Source data:
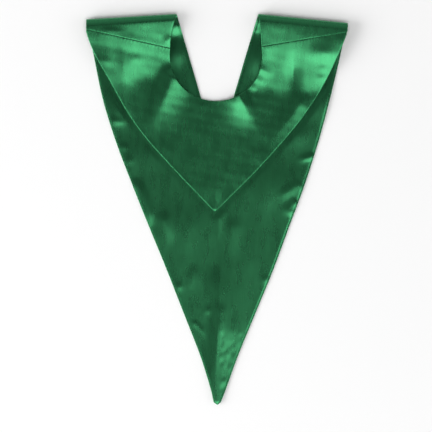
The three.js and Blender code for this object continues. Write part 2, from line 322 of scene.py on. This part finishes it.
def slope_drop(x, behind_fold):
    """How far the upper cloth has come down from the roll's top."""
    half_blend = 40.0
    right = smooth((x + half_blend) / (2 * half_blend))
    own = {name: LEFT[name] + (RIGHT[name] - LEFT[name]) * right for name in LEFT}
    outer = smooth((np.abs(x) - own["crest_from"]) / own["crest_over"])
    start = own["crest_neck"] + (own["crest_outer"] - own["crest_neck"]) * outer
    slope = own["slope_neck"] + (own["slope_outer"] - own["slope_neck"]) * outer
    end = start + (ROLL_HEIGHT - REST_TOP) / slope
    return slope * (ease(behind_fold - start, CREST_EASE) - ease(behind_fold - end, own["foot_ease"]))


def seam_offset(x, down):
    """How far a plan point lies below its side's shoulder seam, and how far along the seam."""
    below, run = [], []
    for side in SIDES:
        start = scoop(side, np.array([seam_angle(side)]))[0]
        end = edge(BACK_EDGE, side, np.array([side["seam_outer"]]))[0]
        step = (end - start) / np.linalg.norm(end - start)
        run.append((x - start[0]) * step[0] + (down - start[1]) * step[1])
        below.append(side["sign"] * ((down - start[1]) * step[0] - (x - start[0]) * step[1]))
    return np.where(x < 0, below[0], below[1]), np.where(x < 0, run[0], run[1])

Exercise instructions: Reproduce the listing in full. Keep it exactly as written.

Task answer:
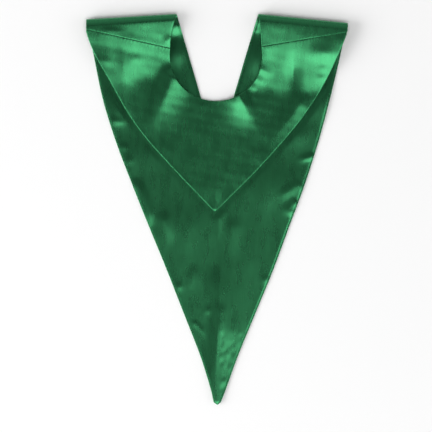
The three.js and Blender code for this object continues. Write part 2, from line 322 of scene.py on. This part finishes it.
def slope_drop(x, behind_fold):
    """How far the upper cloth has come down from the roll's top."""
    half_blend = 40.0
    right = smooth((x + half_blend) / (2 * half_blend))
    own = {name: LEFT[name] + (RIGHT[name] - LEFT[name]) * right for name in LEFT}
    outer = smooth((np.abs(x) - own["crest_from"]) / own["crest_over"])
    start = own["crest_neck"] + (own["crest_outer"] - own["crest_neck"]) * outer
    slope = own["slope_neck"] + (own["slope_outer"] - own["slope_neck"]) * outer
    end = start + (ROLL_HEIGHT - REST_TOP) / slope
    return slope * (ease(behind_fold - start, CREST_EASE) - ease(behind_fold - end, own["foot_ease"]))


def seam_offset(x, down):
    """How far a plan point lies below its side's shoulder seam, and how far along the seam."""
    below, run = [], []
    for side in SIDES:
        start = scoop(side, np.array([seam_angle(side)]))[0]
        end = edge(BACK_EDGE, side, np.array([side["seam_outer"]]))[0]
        step = (end - start) / np.linalg.norm(end - start)
        run.append((x - start[0]) * step[0] + (down - start[1]) * step[1])
        below.append(side["sign"] * ((down - start[1]) * step[0] - (x - start[0]) * step[1]))
    return np.where(x < 0, below[0], below[1]), np.where(x < 0, run[0], run[1])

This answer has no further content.